I'm not sure how to word this question.. I know the speed I want... but I want, not just the the angle from Opoint to Dpoint but the x,y vector if they are moving at some speed S..
the Origin point is at some angle (x,y) to destination point. What would be the angle in (x,y)? I'm amusing x and y would be a single digit numbers and because the destination would change either positive or negative in value. I'm coding in C++ and it works but it has the wrong speed, I need to apply the speed to the angle (x,y) to get my vector. How is this done? Or what other wording do I need to express this?
current code, which is wrong but it works for now, but the speed is wrong when the distance between the two points increases. ax = -((x-destination.x)*16)/(sw+1) ay = -((y-destination.y)*12)/(sh+1)
I don't think I need the screen width or height but its working this way.. and the multiples 16 and 12 are a magnitude of some sort, again I narrowed it in to get them and they would be pointless if I can just get the angle in x,y...
| a(x,y) *speed = vector
Angle (x,y) I guess is unknown and would be dependent on the speed to make it a vector differential? but what would (x,y) be if I just wanted it in the simplest of terms? Because then I could just multiply that with the speed for the vector I need. I tried looking it up but I keep finding atan2 giving the angle, which isn't the problem, how do I express that angle in (x,y)?
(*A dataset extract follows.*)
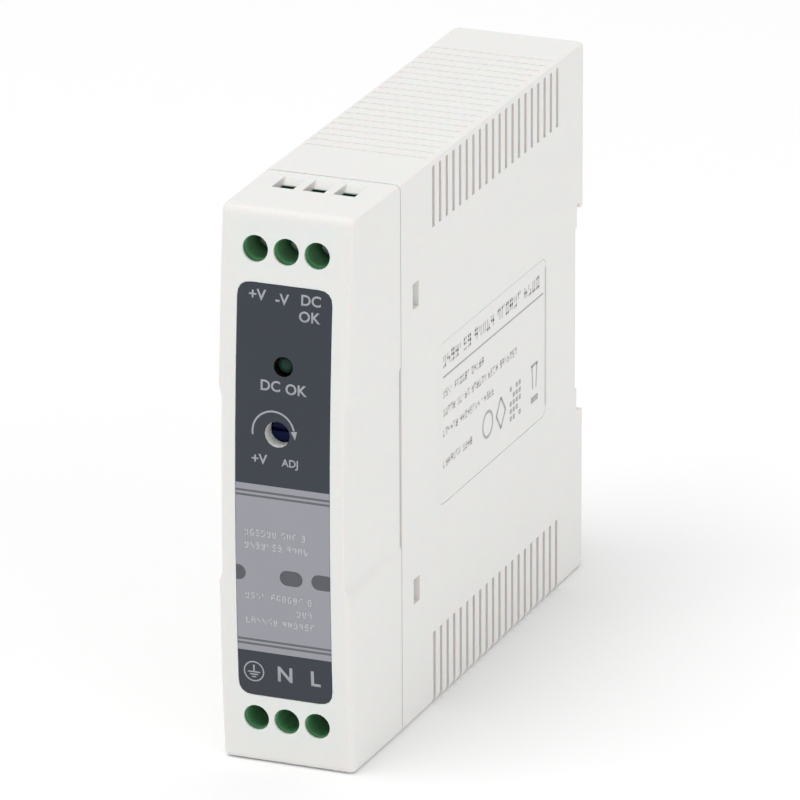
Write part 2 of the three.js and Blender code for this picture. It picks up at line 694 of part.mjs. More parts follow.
function clampCage(x, level) {
  const axis = level * SCREW_RISE;
  const z = [axis - CAGE_HALF_HEIGHT, axis + CAGE_HALF_HEIGHT];
  const outer = box([x - CAGE_HALF_WIDTH, x + CAGE_HALF_WIDTH], [CAGE_FRONT, CAGE_BACK], z);
  const inner = box(
    [x - CAGE_CLEAR, x + CAGE_CLEAR],
    [CAGE_FRONT + CAGE_WALL, CAGE_BACK - CAGE_WALL],
    [axis - CAGE_HALF_HEIGHT - 1, axis + CAGE_HALF_HEIGHT + 1],
  );
  const thread = rod("y", SHANK_RADIUS + GAP, [CAGE_FRONT - 1, CAGE_FRONT + 2], [x, axis], 12);
  return outer.subtract(inner).subtract(thread);
}

function contactPin(x, level) {
  const y = [CONTACT_FRONT, CONTACT_FRONT + CONTACT_THICK];
  const half = CAGE_CLEAR - CONTACT_GAP;
  const bar = box([x - half, x + half], y, [level * CONTACT_FOOT, level * (BLOCK_OUTER - 0.8)]);
  const tail = box(
    [x - 0.5, x + 0.5],
    [CONTACT_FRONT, BOARD_BACK + 1.2],
    [level * CONTACT_FOOT, level * (CONTACT_FOOT + 0.8)],
  );
  return bar.add(tail);
}

// Front board and what it carries

function frontBoard() {
  const z = [-BLOCK_OUTER + 0.8, BLOCK_OUTER - 0.8];
  const board = box([-FRONT_BOARD_HALF, FRONT_BOARD_HALF], [BOARD_FRONT, BOARD_BACK], z);
  const through = [BOARD_FRONT - 1, BOARD_BACK + 1];
  const cuts = [-1.27, 1.27].map((x) =>
    box([x - 0.25 - GAP, x + 0.25 + GAP], through, [LED_RISE - 0.25 - GAP, LED_RISE + 0.25 + GAP]),
  );
  for (const level of [-1, 1]) {
    const rows = [level * (CONTACT_FOOT - GAP), level * (CONTACT_FOOT + 0.8 + GAP)];
    for (const x of POLE_X) {
      cuts.push(box([x - 0.5 - GAP, x + 0.5 + GAP], through, rows));
    }
  }
  return board.subtract(union(cuts));
}

// A round lens and flange on two long leads.
function statusLed() {
  const tip = faceAt(LED_RISE) + LED_DEPTH;
  const back = tip + LED_BODY;
  const profile = [
    [0, 0],
    [LED_RADIUS * 0.7, LED_CROWN / 3],
    [LED_RADIUS, LED_CROWN],
    [LED_RADIUS, LED_BODY - 1],
    [LED_RADIUS + 0.4, LED_BODY - 1],
    [LED_RADIUS + 0.4, LED_BODY],
    [0, LED_BODY],
  ].map(([r, h]) => new THREE.Vector2(r, h));
  const lens = new THREE.LatheGeometry(profile, 16);
  lens.translate(0, tip, LED_RISE);
  const leads = [-1.27, 1.27].map((dx) =>
    box([dx - 0.25, dx + 0.25], [back - 0.2, BOARD_BACK + 1], [LED_RISE - 0.25, LED_RISE + 0.25]),
  );
  return solidOf(lens).add(union(leads));
}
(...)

I need angle x and angle y to figure out the differential , if I'm applying s for speed.. I complicate things sorry..
lol or would that be
Last edited by greenbug (2012-12-27 14:09:34)
i guess the simplest terms would be a.x = O.x - D.x and y.x = O.x-D.x ... then (a.x,a.y)* Speed = vector... as I'm thinking about it...
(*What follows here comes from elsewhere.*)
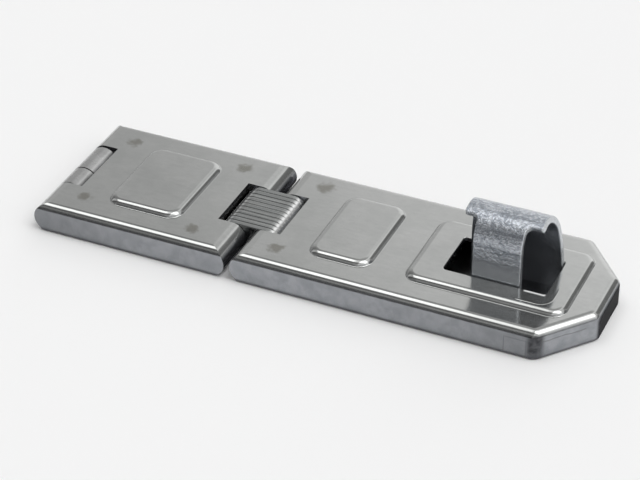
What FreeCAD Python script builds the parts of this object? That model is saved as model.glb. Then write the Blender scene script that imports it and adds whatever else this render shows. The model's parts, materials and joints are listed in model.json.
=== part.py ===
import FreeCAD, Part
import math
import operator
import os
import Sketcher

# Double-jointed hasp and staple, shut. Lengths are in millimetres and angles in degrees.
# +X runs from the hinge end to the staple end, +Z away from the door. The origin is on the door, under the middle.
# A lead is the distance from what comes before a feature along X, and a trail the distance to what follows it.

SIZES = {
    # Both pressed plates
    "plate_width": 56.0,
    "plate_height": 10.0,
    "rim_gap": 0.4,
    "sheet": 1.2,
    "edge_radius": 3.0,
    # Pins and their fits
    "link_pin_radius": 2.0,
    "pin_overhang": 0.2,
    "pin_bevel": 0.4,
    "pin_fit": 0.05,
    # Cover, the plate over the hinge
    "cover_pad_lead": 21.4,
    "cover_pad_length": 26.8,
    "cover_pad_trail": 16.7,
    "knuckle_front": 12.2,
    "knuckle_back": 11.3,
    "knuckle_gap": 0.3,
    "knuckle_clear": 4.7,
    "window_gap": 0.2,
    # Hasp, the plate over the staple
    "plain_pad_lead": 17.1,
    "plain_pad_length": 21.6,
    "pad_spacing": 11.5,
    "slot_lead": 10.8,
    "slot_length": 34.1,
    "slot_trail": 8.4,
    "far_margin": 9.6,
    "notch_gap": 0.5,
    "corner_run": 14.5,
    "corner_cut": 17.5,
    "corner_radius": 3.5,
    # Raised pads, their slopes measured from upright
    "pad_rise": 1.5,
    "pad_slope": 30.0,
    "pad_crest": 2.5,
    "pad_toe": 0.35,
    "pad_corner": 5.0,
    "pad_side_margin": 10.1,
    # Slot for the staple
    "slot_half_width": 9.5,
    "slot_corner": 1.0,
    "slot_round": 0.4,
    # Link pack
    "link_count": 11,
    "link_sheet": 2.0,
    "link_gap": 0.045,
    "link_inset": 0.2,
    "link_bevel": 0.25,
    "link_pitch": 12.0,
    "link_side_gap": 0.15,
    # Inner leaves with their pin ears
    "leaf_sheet": 1.6,
    "leaf_gap": 0.1,
    "leaf_side_gap": 1.4,
    "ear_sheet": 2.0,
    "ear_reach": 9.0,
    "hasp_leaf_length": 15.6,
    # Base under the cover
    "base_sheet": 2.45,
    "base_gap": 1.9,
    "base_side_gap": 0.6,
    "roll_end_angle": 25.0,
    "slit_place": -2.45,
    "slit_width": 0.5,
    "base_screw_start": 20.0,
    "base_screw_span": 28.0,
    "base_screw_margin": 9.2,
    # Base under the staple
    "foot_sheet": 3.0,
    "foot_length": 58.0,
    "foot_width": 38.0,
    "foot_corner": 6.0,
    "foot_screw_margin": 5.5,
    "foot_side_margin": 7.0,
    # Countersunk screw holes
    "screw_radius": 2.6,
    "screw_sink": 1.8,
    # Staple
    "staple_sheet": 2.4,
    "staple_radius": 9.0,
    "staple_arch_height": 23.5,
    "staple_lead": 3.2,
    "free_edge_height": 14.0,
    "free_edge_radius": 110.0,
    "swing_clearance": 0.2,
    "front_leg_lead": 6.1,
    "front_leg_width": 16.0,
    "lip_angle": 29.0,
    "leg_fillet": 2.0,
    "lip_corner": 1.0,
    "strap_round": 0.4,
    "front_tenon": 12.0,
    "back_tenon": 8.0,
    "back_tenon_spread": 18.0,
    "tenon_gap": 0.05,
}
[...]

But that's not right.. I even tried dividing by the screen width and height .. then applying the speed... its still off and the original is still better.
not working.... I guess the magnitude in the original would be the speed.. and again I'm dividing by the screen width... what it appears is happening is that the speed still changes on the distance they are apart, so o.x - d.x is giving me the distance they are apart.. I want perhaps the square root of that? or something?? I dont want the distance between o.x and d.x ... but the vector angle so.. vectorO, vectorD and vectorA ??? figure out vector angle if it's position is dependent on the speed..?? humm...
Last edited by greenbug (2012-12-27 14:40:13)
Welcome to the forum.
I'm a bit confused about what you want. I've made a diagram (see below, click on it to see it full size). Perhaps you can explain using that.
Meanwhile here are some mathematical formulas which may help.
The program is a bullet and target. What I want is a constant velocity(vx,vy) for an object(bullet) moving from an origin point to a destination.. It should be simple rise over run and then and something for the speed of the object(bullet).. What I'm using changes the speed of the object(bullet) and that's not right, the speed changes because the distance between the origin and destination change. What I want is a constant speed. So now I'm thinking I need to?? divide the speed into the equation to give each step a constant speed regardless of the distance??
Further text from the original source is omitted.